- [INSTRUCTION]: Collect every line that includes the string "materials".

- [PROVIDED DATA]:
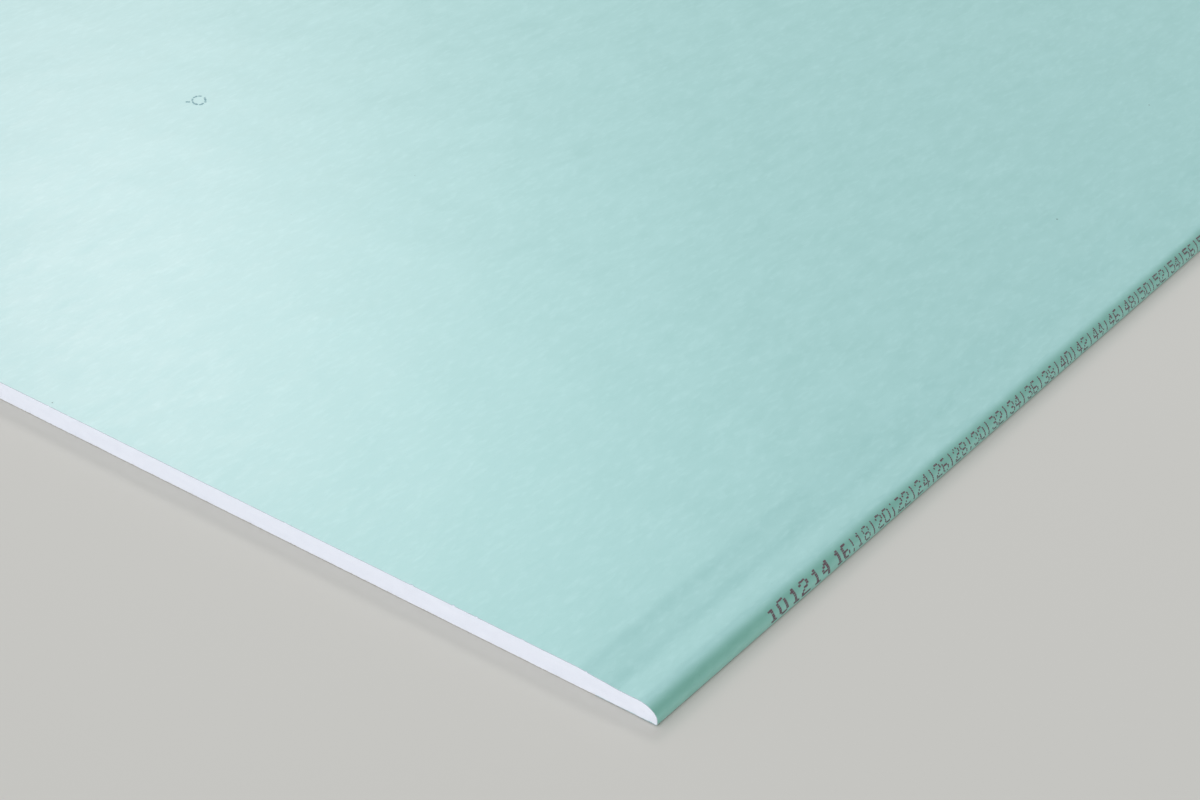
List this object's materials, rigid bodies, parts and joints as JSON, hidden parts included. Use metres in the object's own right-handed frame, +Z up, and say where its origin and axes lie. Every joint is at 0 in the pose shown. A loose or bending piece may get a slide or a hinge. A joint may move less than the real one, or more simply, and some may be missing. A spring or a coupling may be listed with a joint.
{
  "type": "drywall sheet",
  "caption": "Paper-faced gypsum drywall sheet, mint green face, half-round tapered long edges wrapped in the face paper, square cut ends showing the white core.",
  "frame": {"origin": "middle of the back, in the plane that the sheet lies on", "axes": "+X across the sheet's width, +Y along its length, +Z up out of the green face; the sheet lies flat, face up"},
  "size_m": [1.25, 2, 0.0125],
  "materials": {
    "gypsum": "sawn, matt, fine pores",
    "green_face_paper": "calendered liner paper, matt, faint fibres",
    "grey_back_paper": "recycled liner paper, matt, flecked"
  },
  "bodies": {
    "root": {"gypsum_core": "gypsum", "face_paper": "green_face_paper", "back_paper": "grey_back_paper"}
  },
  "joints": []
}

- [REPLY]:
List this object's materials, rigid bodies, parts and joints as JSON, hidden parts included. Use metres in the object's own right-handed frame, +Z up, and say where its origin and axes lie. Every joint is at 0 in the pose shown. A loose or bending piece may get a slide or a hinge. A joint may move less than the real one, or more simply, and some may be missing. A spring or a coupling may be listed with a joint.
  "materials": {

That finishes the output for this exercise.